- _DIRECTIONS_
What is to be transcribed is the run of lines opening with the one that has "Continue the three.js" and closing with the one that has "830), (830, 1036))", and only that run, exactly.

>> Begin DATA IN THIS EXERCISE

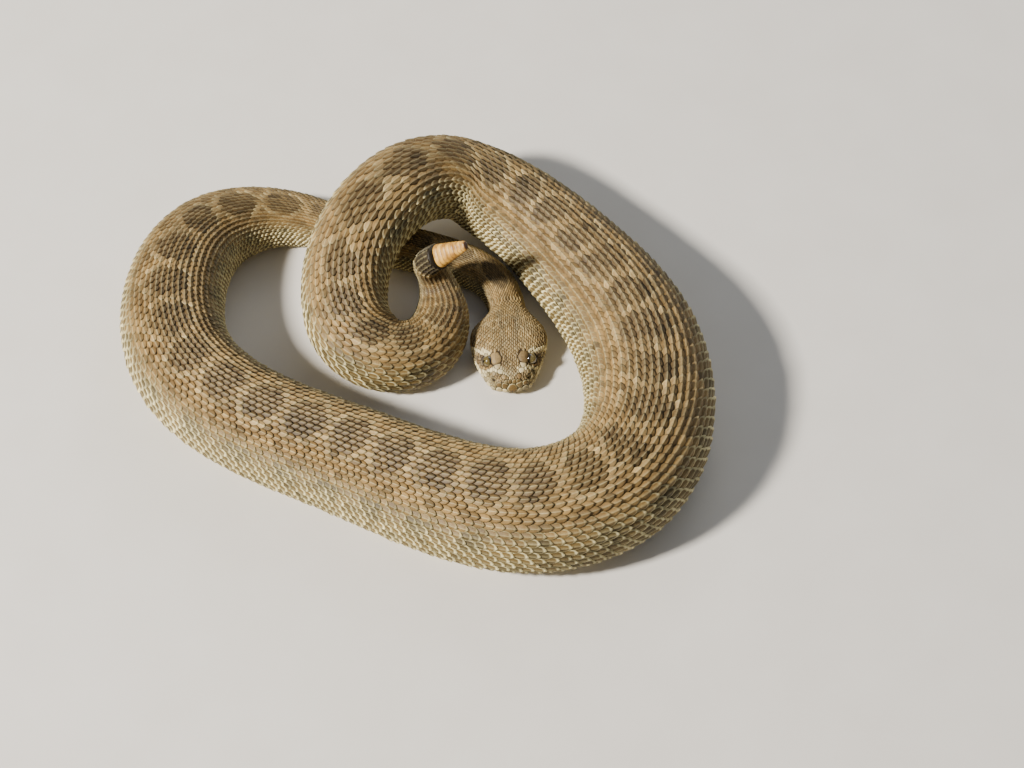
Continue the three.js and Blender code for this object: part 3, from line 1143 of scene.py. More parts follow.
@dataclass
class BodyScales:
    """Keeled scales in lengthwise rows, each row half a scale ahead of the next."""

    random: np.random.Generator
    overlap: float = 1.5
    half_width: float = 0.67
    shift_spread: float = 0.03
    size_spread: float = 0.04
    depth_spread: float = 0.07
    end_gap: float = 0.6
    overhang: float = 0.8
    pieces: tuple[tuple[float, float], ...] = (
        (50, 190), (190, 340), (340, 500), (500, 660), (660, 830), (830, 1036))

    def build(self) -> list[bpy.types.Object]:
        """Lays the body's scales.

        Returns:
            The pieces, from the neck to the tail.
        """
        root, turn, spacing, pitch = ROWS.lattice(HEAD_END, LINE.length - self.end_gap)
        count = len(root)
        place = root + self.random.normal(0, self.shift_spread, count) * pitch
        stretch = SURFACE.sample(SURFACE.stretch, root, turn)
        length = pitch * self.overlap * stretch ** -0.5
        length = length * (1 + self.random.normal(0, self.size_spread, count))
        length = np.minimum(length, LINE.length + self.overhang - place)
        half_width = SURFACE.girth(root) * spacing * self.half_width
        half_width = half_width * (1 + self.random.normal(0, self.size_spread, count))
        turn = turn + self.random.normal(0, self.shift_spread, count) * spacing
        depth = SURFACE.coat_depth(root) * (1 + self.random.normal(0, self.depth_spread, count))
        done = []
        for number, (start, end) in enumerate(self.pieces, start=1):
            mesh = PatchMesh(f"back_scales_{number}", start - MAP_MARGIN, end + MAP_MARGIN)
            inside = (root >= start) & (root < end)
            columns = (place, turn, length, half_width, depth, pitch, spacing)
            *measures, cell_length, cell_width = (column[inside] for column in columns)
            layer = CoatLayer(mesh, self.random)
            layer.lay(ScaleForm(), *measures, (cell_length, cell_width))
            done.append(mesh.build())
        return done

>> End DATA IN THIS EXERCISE
>> Begin DATA IN THIS EXERCISE

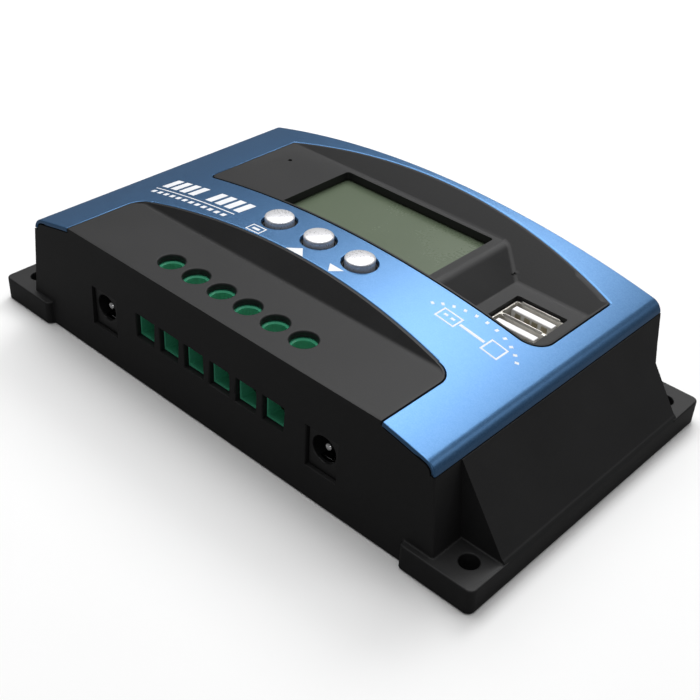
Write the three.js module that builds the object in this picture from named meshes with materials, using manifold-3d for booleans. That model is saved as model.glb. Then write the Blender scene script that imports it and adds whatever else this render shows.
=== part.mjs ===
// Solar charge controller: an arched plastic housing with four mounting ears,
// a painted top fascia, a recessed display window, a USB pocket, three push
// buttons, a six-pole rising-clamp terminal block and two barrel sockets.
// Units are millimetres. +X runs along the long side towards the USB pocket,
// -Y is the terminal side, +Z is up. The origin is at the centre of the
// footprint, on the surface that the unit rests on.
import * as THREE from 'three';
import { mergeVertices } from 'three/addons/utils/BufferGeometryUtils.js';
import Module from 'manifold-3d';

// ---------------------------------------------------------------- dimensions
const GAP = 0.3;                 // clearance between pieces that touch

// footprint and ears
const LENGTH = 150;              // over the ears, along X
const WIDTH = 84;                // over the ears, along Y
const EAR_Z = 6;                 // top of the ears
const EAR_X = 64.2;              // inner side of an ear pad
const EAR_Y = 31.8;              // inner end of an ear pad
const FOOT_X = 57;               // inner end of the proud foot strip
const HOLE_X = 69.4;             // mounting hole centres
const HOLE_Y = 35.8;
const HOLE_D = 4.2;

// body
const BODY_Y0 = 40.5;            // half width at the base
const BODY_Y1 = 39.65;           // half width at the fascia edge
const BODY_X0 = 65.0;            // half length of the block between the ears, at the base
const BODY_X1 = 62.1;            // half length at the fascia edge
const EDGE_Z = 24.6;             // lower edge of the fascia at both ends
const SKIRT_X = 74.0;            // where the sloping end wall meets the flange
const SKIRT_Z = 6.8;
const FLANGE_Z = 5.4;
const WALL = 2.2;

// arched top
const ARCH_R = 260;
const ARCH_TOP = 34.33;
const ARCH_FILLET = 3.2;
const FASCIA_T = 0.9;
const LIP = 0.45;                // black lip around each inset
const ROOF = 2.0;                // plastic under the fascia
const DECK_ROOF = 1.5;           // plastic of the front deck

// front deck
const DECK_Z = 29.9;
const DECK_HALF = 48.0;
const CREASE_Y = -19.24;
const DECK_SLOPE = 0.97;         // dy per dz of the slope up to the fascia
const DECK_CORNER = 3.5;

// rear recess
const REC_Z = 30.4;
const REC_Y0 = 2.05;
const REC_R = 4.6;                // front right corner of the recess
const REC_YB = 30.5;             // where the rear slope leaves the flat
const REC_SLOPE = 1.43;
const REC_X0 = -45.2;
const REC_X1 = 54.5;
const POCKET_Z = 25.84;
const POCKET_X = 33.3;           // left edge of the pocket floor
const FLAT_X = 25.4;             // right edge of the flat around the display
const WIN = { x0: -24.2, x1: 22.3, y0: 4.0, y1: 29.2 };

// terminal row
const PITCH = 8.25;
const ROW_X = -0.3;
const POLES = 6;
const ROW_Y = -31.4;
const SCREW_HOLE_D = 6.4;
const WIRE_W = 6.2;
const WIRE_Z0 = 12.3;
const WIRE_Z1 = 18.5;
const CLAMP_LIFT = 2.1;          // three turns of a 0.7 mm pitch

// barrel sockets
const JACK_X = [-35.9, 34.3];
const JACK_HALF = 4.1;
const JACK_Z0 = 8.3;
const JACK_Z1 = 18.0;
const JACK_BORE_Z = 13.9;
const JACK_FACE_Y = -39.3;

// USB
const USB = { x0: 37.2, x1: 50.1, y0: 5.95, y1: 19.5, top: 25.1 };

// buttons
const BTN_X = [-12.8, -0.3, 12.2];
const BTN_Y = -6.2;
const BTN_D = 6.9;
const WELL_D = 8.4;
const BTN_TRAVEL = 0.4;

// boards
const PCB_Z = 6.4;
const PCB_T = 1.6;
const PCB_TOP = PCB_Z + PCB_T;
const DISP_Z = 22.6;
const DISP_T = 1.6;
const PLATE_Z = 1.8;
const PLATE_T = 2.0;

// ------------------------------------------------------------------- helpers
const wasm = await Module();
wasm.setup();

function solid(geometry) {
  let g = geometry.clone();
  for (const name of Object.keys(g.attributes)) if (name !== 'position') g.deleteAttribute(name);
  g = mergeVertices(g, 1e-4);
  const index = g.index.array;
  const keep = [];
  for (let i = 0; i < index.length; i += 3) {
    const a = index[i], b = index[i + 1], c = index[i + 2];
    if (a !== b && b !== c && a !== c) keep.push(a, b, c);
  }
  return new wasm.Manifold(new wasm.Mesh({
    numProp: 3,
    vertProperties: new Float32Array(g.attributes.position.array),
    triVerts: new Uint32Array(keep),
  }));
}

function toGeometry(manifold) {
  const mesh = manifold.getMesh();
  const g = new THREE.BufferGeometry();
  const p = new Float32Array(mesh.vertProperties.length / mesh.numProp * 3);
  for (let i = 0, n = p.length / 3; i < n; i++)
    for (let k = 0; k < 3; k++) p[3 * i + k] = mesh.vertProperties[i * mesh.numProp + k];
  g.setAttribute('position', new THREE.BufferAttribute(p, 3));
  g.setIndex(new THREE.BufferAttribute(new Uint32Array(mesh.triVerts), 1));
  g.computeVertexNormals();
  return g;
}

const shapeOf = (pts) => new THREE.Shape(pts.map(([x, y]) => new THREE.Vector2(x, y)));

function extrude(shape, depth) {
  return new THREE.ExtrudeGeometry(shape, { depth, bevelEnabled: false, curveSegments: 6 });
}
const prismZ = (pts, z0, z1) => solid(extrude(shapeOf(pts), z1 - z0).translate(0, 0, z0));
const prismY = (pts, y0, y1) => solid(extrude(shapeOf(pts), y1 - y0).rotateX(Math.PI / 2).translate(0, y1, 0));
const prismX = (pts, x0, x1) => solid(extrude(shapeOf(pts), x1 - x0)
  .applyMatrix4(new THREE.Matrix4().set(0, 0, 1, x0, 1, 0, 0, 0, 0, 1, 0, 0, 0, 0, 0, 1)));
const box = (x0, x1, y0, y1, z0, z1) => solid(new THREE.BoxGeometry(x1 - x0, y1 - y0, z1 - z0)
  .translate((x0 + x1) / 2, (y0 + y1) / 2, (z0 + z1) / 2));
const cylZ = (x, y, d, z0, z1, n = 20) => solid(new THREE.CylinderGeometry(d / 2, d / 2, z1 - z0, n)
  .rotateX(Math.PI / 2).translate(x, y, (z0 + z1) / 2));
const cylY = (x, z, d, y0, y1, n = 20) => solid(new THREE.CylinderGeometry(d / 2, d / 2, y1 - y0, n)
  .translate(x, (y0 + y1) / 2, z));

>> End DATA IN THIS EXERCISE

- _RESPONSE_
Continue the three.js and Blender code for this object: part 3, from line 1143 of scene.py. More parts follow.
@dataclass
class BodyScales:
    """Keeled scales in lengthwise rows, each row half a scale ahead of the next."""

    random: np.random.Generator
    overlap: float = 1.5
    half_width: float = 0.67
    shift_spread: float = 0.03
    size_spread: float = 0.04
    depth_spread: float = 0.07
    end_gap: float = 0.6
    overhang: float = 0.8
    pieces: tuple[tuple[float, float], ...] = (
        (50, 190), (190, 340), (340, 500), (500, 660), (660, 830), (830, 1036))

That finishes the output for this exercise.